Сам он, тот идиот, остался жив. И даже без единой царапины. Он же вытащил лежащего в бессознанке Бена из машины и вызвал скорую.

Отца уже поздно было вытаскивать, он просто горел. Он пылал словно комета, вздумавшая низринуться на грешную землю и выжечь с собой все. Он и его машина, старый и отживший свое Сокол, взорвались вместе, исполосовав воздух огненными следами.

Наверное, это было красиво, Бен же не знает. Он тогда почти не дышал.

Ему выломало все ребра в груди, смяло, словно бумагу, а еще искалечило ноги. И вдобавок практически надвое располосовало лицо, оставив навсегда толстый жуткий рубец.

И зачем он остался жив?

Может... может, только потому, что однажды через пару лет он выползет на своей инвалидной коляске на балкон их дома и тогда увидит облитую золотистым светом девушку, держащую в руках здоровенную оранжевую псину.

Девушку на белом байке, стремительную словно ветер и почему-то напоминающую ему о пустыне.

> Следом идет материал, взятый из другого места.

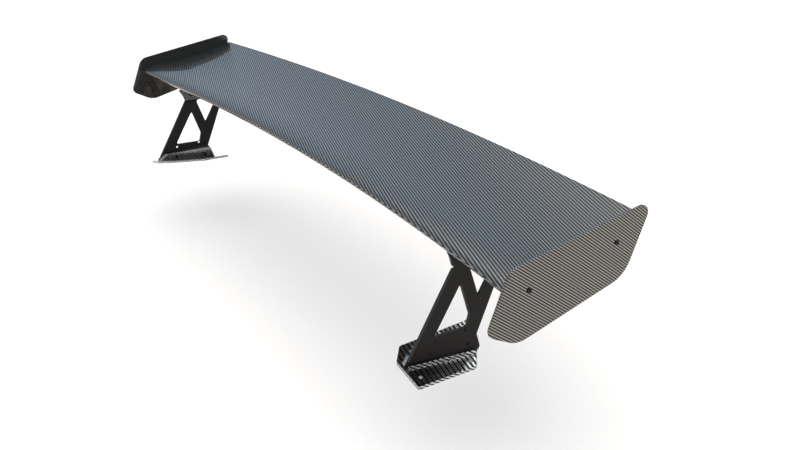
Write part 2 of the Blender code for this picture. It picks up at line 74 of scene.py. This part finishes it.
class Wire:
    # one socket of a material; arithmetic on it adds the Math nodes
    def __init__(self, tree, socket):
        self.tree = tree
        self.socket = socket

    def node(self, kind, settings=None, inputs=None, output=0):
        made = self.tree.nodes.new(kind)
        for name, value in (settings or {}).items():
            setattr(made, name, value)
        for name, value in (inputs or {}).items():
            if isinstance(value, Wire):
                self.tree.links.new(value.socket, made.inputs[name])
            else:
                made.inputs[name].default_value = value
        return Wire(self.tree, made.outputs[output])

    def maths(self, operation, *values):
        # values are all the operands in their order, this wire among them
        return self.node("ShaderNodeMath", {"operation": operation}, dict(enumerate(values)))

    def __add__(self, other):
        return self.maths("ADD", self, other)

    def __radd__(self, other):
        return self.maths("ADD", other, self)

    def __sub__(self, other):
        return self.maths("SUBTRACT", self, other)

    def __rsub__(self, other):
        return self.maths("SUBTRACT", other, self)

    def __mul__(self, other):
        return self.maths("MULTIPLY", self, other)

    def __rmul__(self, other):
        return self.maths("MULTIPLY", other, self)

    def __truediv__(self, other):
        return self.maths("DIVIDE", self, other)

    def __mod__(self, other):
        return self.maths("FLOORED_MODULO", self, other)

    def __lt__(self, other):
        return self.maths("LESS_THAN", self, other)

    def floor(self):
        return self.maths("FLOOR", self)

    def fract(self):
        return self.maths("FRACT", self)

    def sine(self):
        return self.maths("SINE", self)

    def size(self):
        return self.maths("ABSOLUTE", self)

    def pingPong(self, length):
        return self.maths("PINGPONG", self, length)

    def dot(self, direction):
        return self.node("ShaderNodeVectorMath", {"operation": "DOT_PRODUCT"},
                         {0: self, 1: direction}, output="Value")

    def ramp(self, start, end, low=0.0):
        # rises smoothly from low at start to 1 at end
        return self.node("ShaderNodeMapRange", {"interpolation_type": "SMOOTHSTEP"},
                         {"Value": self, "From Min": start, "From Max": end, "To Min": low})

    def noise(self, scale, detail, roughness=0.5):
        return self.node("ShaderNodeTexNoise", {}, {"Vector": self, "Scale": scale,
                                                    "Detail": detail, "Roughness": roughness})

    def mixColour(self, low, high):
        # this wire is the factor, low and high are colours or wires
        return self.node("ShaderNodeMix", {"data_type": "RGBA"}, {0: self, 6: low, 7: high}, output=2)

    def mixNumber(self, low, high):
        return low + self * (high - low)


def newMaterial(name, uniform):
    # uniform holds the numbers and colours that are the same all over the surface
    material = bpy.data.materials.new(name)
    material.use_nodes = True
    tree = material.node_tree
    shader = tree.nodes["Principled BSDF"]
    for socketName, value in uniform.items():
        shader.inputs[socketName].default_value = value
    return material, tree, shader


def plug(tree, wire, shader, socketName):
    tree.links.new(wire.socket, shader.inputs[socketName])


def place(tree, uvName=None):
    # where the pattern is read: the piece's own cloth map, or the object's own coordinates
    if uvName:
        made = tree.nodes.new("ShaderNodeUVMap")
        made.uv_map = uvName
        return Wire(tree, made.outputs["UV"])
    made = tree.nodes.new("ShaderNodeTexCoord")
    return Wire(tree, made.outputs["Object"])


def roundAndRoughen(tree, shader, spot, relief, look):
    # edges look rounded by look["edge"] metres, and relief stands look["bumpDepth"] metres high
    edge = spot.node("ShaderNodeBevel", {"samples": 4}, {"Radius": look["edge"]})
    bump = spot.node("ShaderNodeBump", {}, {"Height": relief, "Strength": look["bump"],
                                            "Distance": look["bumpDepth"], "Normal": edge})
    plug(tree, bump, shader, "Normal")


def rgba(red, green, blue):
    return (red, green, blue, 1.0)


def unit(x, y, z):
    length = math.sqrt(x * x + y * y + z * z)
    return (x / length, y / length, z / length)


def carbonTwill(name, look, stripe, across, uvName=None, boxed=False):
    # two and two twill: the tow that shows at a point is light where
    # (floor(a / tow) - floor(b / tow)) mod 4 < 2, with a and b running along the two tow directions;
    # clear resin smooths the steps of the cells into long diagonal lines
    material, tree, shader = newMaterial(name, {
        "Coat Roughness": look["coatRoughness"],
        "Coat IOR": look["coatIor"],
        "Coat Weight": look["coat"],
        "Specular IOR Level": 0.0,
    })
    spot = place(tree, uvName)
    alongStripe = spot.dot(stripe)
    acrossStripe = spot.dot(across)
    if boxed:
        # on a wall the cloth is turned over the edge: height stands in for the way that is lost
        facing = spot.node("ShaderNodeNewGeometry", output="True Normal")
        wall = facing.dot(upWise).size() < look["wallBelow"]
        steepness = facing.dot(rearWise).size() * look["endStretch"] + look["wallStretch"]
        turned = spot.dot(upWise) * steepness + spot.dot(rearWise)
        acrossStripe = wall.mixNumber(acrossStripe, turned)
    a = (alongStripe + acrossStripe) * (math.sqrt(0.5) / look["tow"])
    b = (alongStripe - acrossStripe) * (math.sqrt(0.5) / look["tow"])
    cells = ((a.floor() - b.floor()) % 4.0) < 2.0
    # the smooth lines follow the cells: (a - b + 1.5) mod 4, folded at 2
    lines = (((a - b + 1.5) % 4.0) / 2.0).pingPong(1.0).ramp(look["lineFrom"], look["lineTo"])
    light = cells * look["cells"] + lines * (1.0 - look["cells"])
    # each tow is a low round ridge: 4 f (1 - f) across its width f
    ridgeA = a.fract() * (1.0 - a.fract()) * 4.0
    ridgeB = b.fract() * (1.0 - b.fract()) * 4.0
    ridge = cells.mixNumber(ridgeB, ridgeA)
    cloud = spot.noise(look["cloudScale"], 3.0)
    fibre = spot.noise(look["fibreScale"], 1.0)
    # painted shade: the sides of each tow are painted darker than its crest
    shine = (1.0 - look["ridge"]) + ridge * look["ridge"]
    shine = shine + (cloud - 0.5) * look["cloud"] + (fibre - 0.5) * look["fibre"]
    if boxed:
        # painted shade: the flat part of the foot is painted darker towards its front, standing in for
        # a dark reflection, and its walls aren't
        paintedFrontShade = spot.dot(rearWise).ramp(look["paintedShadeFrom"], look["paintedShadeTo"], look["paintedShadeFront"])
        shine = shine * wall.mixNumber(paintedFrontShade, 1.0)
    if look["inboard"] < 1.0:
        # painted shade: faces turned to the middle of the wing are painted darker
        facing = spot.node("ShaderNodeNewGeometry", output="True Normal")
        inboard = facing.dot(spanWise) * spot.dot(spanWise) < look["inboardBelow"]
        shine = shine * inboard.mixNumber(1.0, look["inboard"])
    black = rgba(0.0, 0.0, 0.0)
    # the weave is the cloth's own pattern, but the brightness of the light tows is a painted sheen
    # standing in for the shine of their fibres
    lightTow = shine.mixColour(black, rgba(*look["light"]))
    darkTow = shine.mixColour(black, rgba(*look["dark"]))
    plug(tree, light.mixColour(darkTow, lightTow), shader, "Base Color")
    plug(tree, light.mixNumber(look["darkMetal"], 1.0), shader, "Metallic")
    plug(tree, light.mixNumber(look["darkRoughness"], look["lightRoughness"]), shader, "Roughness")
    roundAndRoughen(tree, shader, spot, ridge, look)
    return material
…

— Они из Аризоны, — кидает за завтраком мать, накладывая ему в тарелку двойную порцию блинчиков с сиропом. Как будто Бен сам не может взять их. Он инвалид, но руки у него все еще есть.

А в Аризоне полно песка. Как он и представлял.

И пока он давится сладкими блинчиками с кленовым вкусом, за окном девушка выносит из грузовика свои цветы, целые ряды вазонов, выставляет их рядом, превращая подъездную дорожку ее дома в почетный зеленоволосый караул в пузатых глиняных униформах.

Она одна, такая маленькая и тонкая, что сама не больше своей домашней пальмы, умудряется заполнить собой все пространство кругом, и Бену становится нечем дышать.

Он не думает о вкусе блинчиков, о поте, стекающем по спине, о пыльной завесе, оседающей на губах. Он думает об Аризоне, что внезапно прикатила сама на порог его крохотного дома и изменила все.

Но сейчас ему стоит думать не о ней. А о занятиях. В его случае бег — это что-то немыслимое. Из разряда фантастики. Ему бы просто научиться стоять, не заваливаясь через полторы секунды. И не важно, что его ноги заново собраны из обломков костей и каких-то металлических трубок и сочленений, а лицо выглядит куда лучше, чем раньше, и больше не напоминает маску Джейсона из «Пятницы». Он все равно остается инвалидом. Он теперь не обычный парень. Он вообще никто.

И машины, склонившиеся над его изуродованными ногами, жужжащие и колющие тонкими иголочками, чтобы восстановить былую подвижность, только бесят.

Бен отлично знает, что он вряд ли когда-нибудь сможет ходить. Тогда к чему это все? Все эти бесконечные походы по докторам, все эти вереницы инструментов из средневековых пыточных, все эти фальшивые улыбки надежды.

— Бен, ты не стараешься, — качает головой По Дэмерон. Он всего лишь младший врач, заменяющий сейчас и санитара, и всю медкомиссию, и так уж вышло, что отлично разбирается в людях, даже если те и стараются скрыть свои эмоции. И он уж точно знает, когда Бену влом тренироваться.

Потому что ноги все равно не слушаются. Потому что уже давно пора сдаться и забить. Потому что...

— Я и не буду, — отрезает Бен и отворачивается к стенке.

Та выкрашена в убого жизнерадостный голубой цвет, какой должен быть у океана, который Бен уже не увидит никогда. Или у неба в Аризоне.

— Ты не будешь, потому что не хочешь, или потому что не можешь? Это разные вещи на самом деле, — По морщит нос и откладывает в сторону свою книгу, которую может читать в свободное время, пока его пациенты занимаются на тренажерах. Только вот Бен Соло не самый обычный пациент и заниматься он не хочет никак.